((
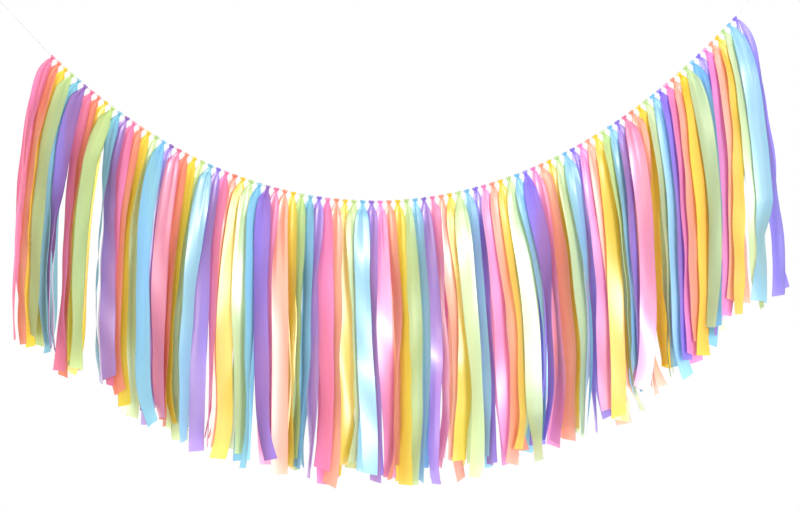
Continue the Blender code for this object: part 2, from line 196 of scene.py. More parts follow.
# %% How each tail differs
TURNS = {"w": (0.10, 0.60), "m": (0.75, 1.10), "n": (1.15, 1.45)}
OWN_DEPTHS = {"w": -0.012, "m": -0.006, "n": -0.003}
DRIFT_LETTERS = "abcdefghi"
DRIFT_STEP = KNOT_PITCH / 2.0
BACK_DRIFT = 0.8 * KNOT_PITCH
BACK_FOLLOWS = 0.7
BACK_DEPTH = 0.007
BACK_TURN = 1.45
BACK_LATER_TURN = 0.8
FRONT_LATER_TURN = 0.70
TAIL_LENGTH = 0.420
TAIL_SPREAD = (0.945, 1.030)
MOST_SLANT = 0.25
SWAY = 0.060
SWAY_WAVES = (0.26, 0.48)
TWIST = 0.45
TWIST_WAVES = (0.26, 0.48)
FLICK = 0.40
FLICK_POWER = 3
SEED = 5


def drift_of(letter):
    """How far a letter of the chart says that a tail drifts, to the right if positive."""
    return (DRIFT_LETTERS.index(letter) - DRIFT_LETTERS.index("e")) * DRIFT_STEP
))
* What the task asks: Print out the whole listing exactly as it appears.

* Written answer:
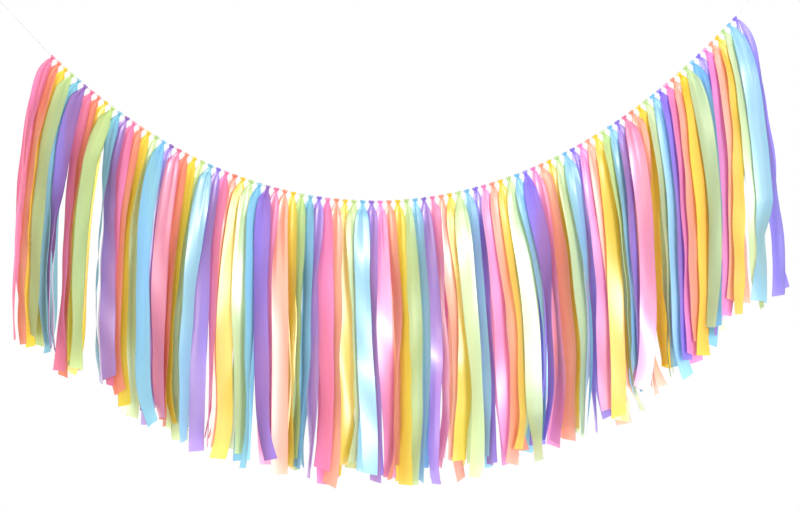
Continue the Blender code for this object: part 2, from line 196 of scene.py. More parts follow.
# %% How each tail differs
TURNS = {"w": (0.10, 0.60), "m": (0.75, 1.10), "n": (1.15, 1.45)}
OWN_DEPTHS = {"w": -0.012, "m": -0.006, "n": -0.003}
DRIFT_LETTERS = "abcdefghi"
DRIFT_STEP = KNOT_PITCH / 2.0
BACK_DRIFT = 0.8 * KNOT_PITCH
BACK_FOLLOWS = 0.7
BACK_DEPTH = 0.007
BACK_TURN = 1.45
BACK_LATER_TURN = 0.8
FRONT_LATER_TURN = 0.70
TAIL_LENGTH = 0.420
TAIL_SPREAD = (0.945, 1.030)
MOST_SLANT = 0.25
SWAY = 0.060
SWAY_WAVES = (0.26, 0.48)
TWIST = 0.45
TWIST_WAVES = (0.26, 0.48)
FLICK = 0.40
FLICK_POWER = 3
SEED = 5


def drift_of(letter):
    """How far a letter of the chart says that a tail drifts, to the right if positive."""
    return (DRIFT_LETTERS.index(letter) - DRIFT_LETTERS.index("e")) * DRIFT_STEP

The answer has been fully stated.